Rubens Figueiredo, cientista político e colaborador do Espaço Democrático
Edição Scriptum
É humilhante tentar abrir um copinho de água, desses de plástico. Aquela aba minúscula parece ter sido projetada por uma equação na qual “força máxima + todo o atrito possível + habilidade + fé profunda = movimento zero”. Você puxa, torce, apela pra dignidade do polegar — nada. Já testemunhei 12 anos de reuniões semanais com o mesmo ritual. Alguém tentando abrir o copinho com discrição e, ao falhar, recorrendo ao plano alternativo. Que é sempre o mesmo: perfurar a proteção com uma caneta BIC.

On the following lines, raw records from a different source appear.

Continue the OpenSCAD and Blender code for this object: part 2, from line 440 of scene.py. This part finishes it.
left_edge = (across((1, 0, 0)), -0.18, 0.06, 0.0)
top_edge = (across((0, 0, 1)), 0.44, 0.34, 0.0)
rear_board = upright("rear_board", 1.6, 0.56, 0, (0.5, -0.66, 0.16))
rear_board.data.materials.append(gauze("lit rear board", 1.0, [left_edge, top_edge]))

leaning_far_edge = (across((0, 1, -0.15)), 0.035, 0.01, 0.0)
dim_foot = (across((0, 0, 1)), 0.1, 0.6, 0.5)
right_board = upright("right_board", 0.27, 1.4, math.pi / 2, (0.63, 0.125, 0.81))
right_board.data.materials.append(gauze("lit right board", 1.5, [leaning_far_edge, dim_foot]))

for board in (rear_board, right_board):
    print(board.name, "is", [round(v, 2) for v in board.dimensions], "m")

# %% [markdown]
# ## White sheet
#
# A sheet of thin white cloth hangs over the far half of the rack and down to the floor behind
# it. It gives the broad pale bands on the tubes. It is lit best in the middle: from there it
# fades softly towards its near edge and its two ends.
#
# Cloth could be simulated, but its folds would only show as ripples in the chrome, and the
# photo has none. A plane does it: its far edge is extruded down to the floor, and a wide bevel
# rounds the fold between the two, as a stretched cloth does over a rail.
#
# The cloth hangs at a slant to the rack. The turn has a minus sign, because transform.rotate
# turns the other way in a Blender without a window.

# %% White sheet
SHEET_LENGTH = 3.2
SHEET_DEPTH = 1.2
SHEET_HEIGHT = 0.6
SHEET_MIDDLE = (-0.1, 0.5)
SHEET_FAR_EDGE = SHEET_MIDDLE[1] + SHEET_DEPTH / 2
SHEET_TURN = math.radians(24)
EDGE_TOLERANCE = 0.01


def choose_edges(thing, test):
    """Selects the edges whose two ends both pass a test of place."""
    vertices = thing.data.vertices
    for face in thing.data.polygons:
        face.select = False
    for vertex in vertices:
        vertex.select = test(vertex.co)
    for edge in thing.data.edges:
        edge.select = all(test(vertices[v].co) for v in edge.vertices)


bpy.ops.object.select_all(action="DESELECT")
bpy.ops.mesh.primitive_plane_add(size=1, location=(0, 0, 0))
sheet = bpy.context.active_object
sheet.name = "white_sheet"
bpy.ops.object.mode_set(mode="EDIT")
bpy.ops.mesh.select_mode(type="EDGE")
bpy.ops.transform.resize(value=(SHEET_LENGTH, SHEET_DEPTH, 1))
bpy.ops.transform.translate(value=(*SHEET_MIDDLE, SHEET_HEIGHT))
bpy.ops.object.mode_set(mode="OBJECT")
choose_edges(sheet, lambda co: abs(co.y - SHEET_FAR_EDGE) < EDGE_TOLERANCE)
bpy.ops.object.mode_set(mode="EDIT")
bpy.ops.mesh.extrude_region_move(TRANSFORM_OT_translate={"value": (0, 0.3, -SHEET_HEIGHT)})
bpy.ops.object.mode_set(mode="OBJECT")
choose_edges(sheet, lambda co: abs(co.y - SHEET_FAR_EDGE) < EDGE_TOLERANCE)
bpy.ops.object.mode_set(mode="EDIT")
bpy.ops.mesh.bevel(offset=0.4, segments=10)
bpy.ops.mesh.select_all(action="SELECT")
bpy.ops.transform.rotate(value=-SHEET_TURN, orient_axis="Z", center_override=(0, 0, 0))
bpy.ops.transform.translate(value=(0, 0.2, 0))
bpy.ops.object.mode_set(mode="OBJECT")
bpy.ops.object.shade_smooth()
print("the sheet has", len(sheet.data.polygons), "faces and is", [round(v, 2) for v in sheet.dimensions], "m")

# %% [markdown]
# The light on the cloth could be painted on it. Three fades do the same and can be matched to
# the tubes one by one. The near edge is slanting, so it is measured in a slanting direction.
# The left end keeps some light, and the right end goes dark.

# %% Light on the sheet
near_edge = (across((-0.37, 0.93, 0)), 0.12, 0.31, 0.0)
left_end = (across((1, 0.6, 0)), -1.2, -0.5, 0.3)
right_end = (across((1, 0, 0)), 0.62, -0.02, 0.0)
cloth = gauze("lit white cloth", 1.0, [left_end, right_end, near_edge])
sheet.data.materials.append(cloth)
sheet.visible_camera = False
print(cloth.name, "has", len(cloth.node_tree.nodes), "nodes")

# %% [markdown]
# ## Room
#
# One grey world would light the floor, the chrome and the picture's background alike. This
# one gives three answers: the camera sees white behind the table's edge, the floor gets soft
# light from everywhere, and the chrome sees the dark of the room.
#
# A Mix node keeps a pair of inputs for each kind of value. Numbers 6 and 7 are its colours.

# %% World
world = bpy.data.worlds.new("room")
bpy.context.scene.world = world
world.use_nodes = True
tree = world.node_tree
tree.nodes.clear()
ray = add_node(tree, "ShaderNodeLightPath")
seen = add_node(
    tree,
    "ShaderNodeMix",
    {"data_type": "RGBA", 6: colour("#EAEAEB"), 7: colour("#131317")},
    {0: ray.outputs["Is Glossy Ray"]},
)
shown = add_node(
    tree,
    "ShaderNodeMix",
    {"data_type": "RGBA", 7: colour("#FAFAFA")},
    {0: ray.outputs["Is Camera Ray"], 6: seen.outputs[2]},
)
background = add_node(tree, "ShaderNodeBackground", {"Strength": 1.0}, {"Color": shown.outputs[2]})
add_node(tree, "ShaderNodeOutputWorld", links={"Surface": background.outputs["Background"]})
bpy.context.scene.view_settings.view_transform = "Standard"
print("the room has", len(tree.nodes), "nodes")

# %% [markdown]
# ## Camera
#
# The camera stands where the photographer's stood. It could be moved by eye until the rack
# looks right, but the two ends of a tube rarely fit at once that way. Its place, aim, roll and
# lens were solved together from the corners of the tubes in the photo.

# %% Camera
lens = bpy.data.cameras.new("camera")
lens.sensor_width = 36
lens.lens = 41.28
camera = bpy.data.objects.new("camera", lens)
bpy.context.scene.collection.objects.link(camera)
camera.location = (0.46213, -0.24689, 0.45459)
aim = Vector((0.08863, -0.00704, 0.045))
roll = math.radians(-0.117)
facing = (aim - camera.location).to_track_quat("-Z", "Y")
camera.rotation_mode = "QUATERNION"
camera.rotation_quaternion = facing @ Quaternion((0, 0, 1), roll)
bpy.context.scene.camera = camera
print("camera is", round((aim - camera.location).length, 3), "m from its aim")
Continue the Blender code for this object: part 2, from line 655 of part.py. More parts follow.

Algo parecido se passa com aquelas embalagens de manteiga, equipadas com o plastiquinho aparentemente inofensivo que se projeta lateralmente. Você tenta segurar, puxar, levantar, faz movimentos circulares, contrai o abdômen, encaixa a pelve… Alguns, tentam prendê-lo discretamente entre os dentes, usando o guardanapo como uma pequena cortina. Confrontados com a realidade, somos obrigados a apelar para uma espetada com a faca, o que nos ridiculariza, devido à desproporção entre o instrumento utilizado e a dimensão da empreitada.
Não é só a manteiga. A embalagem de queijo prato exige mais perícia do que cirurgia robótica. Estava na praia com meu filho e os amigos dele — todos na casa dos 15. Resolvi desafiá-los e checar se o problema era geracional. Vamos ver se algum desses nativos digitais é capaz de abrir isso aqui com suas próprias mãos? Todos, com dedos treinados pelo TikTok, falharam miseravelmente. A embalagem do queijo ficou intacta, selada do jeito que veio ao mundo.
O vidro de palmito? Um desafio kantiano, de natureza moral. Nem o exterminador do futuro abriria na força bruta. Precisa habilidade, planejamento. Fazer um furinho bem no centro da tampa avessa ao deslocamento, tirar o vácuo, violar a integridade do sistema que nasceu para inviabilizar intervenções. E aí o palmito vem, mas já vencido na origem. De todos os alimentos, é o que mais rapidamente perde a vontade de ser o que era depois que entra em contato com a pessoa que lhe apresenta o oxigênio.
Mas nenhuma derrota foi tão marcante quanto a tentativa de abrir o galão de fluido para a lareira. Segurei o galão com convicção, como quem está prestes a resolver um problema civilizacional. Revisei mentalmente as Leis de Newton, de Boyle, e até a lógica aristotélica, que, segundo meus princípios, haveria de me conceder vantagem sobre uma simples tampa de plástico. Cortei as garras de segurança. Peguei uma toalha áspera. Convoquei os músculos do braço direito, moldados por décadas de tênis. Nada.
Comecei a questionar a jornada humana sobre a terra. A ignorância teria triunfado? Lembrei-me do Princípio da Incerteza de Heisenberg, que talvez explicasse por que uma tampa que parece girar, na verdade, o que está girando é o universo ao seu redor, o bairro, o prédio, a cozinha, você — tudo, menos a tampa.
E então a Cleni, funcionária do lar, meio distraída, olhando de soslaio e com absoluta confiança sobre o destino da batata na frigideira, disse: “vou dar um jeito nisso”. Pensei: “como é ingênua!”. Foi até a despensa, andar de quem tinha que voltar logo para fazer coisa mais importante. Pegou uma chave grifo de encanador, girou a tampa com a tranquilidade de quem já viu coisa muito pior na vida e voltou para o fogão, sem ter ideia da epopeia que acabara de protagonizar.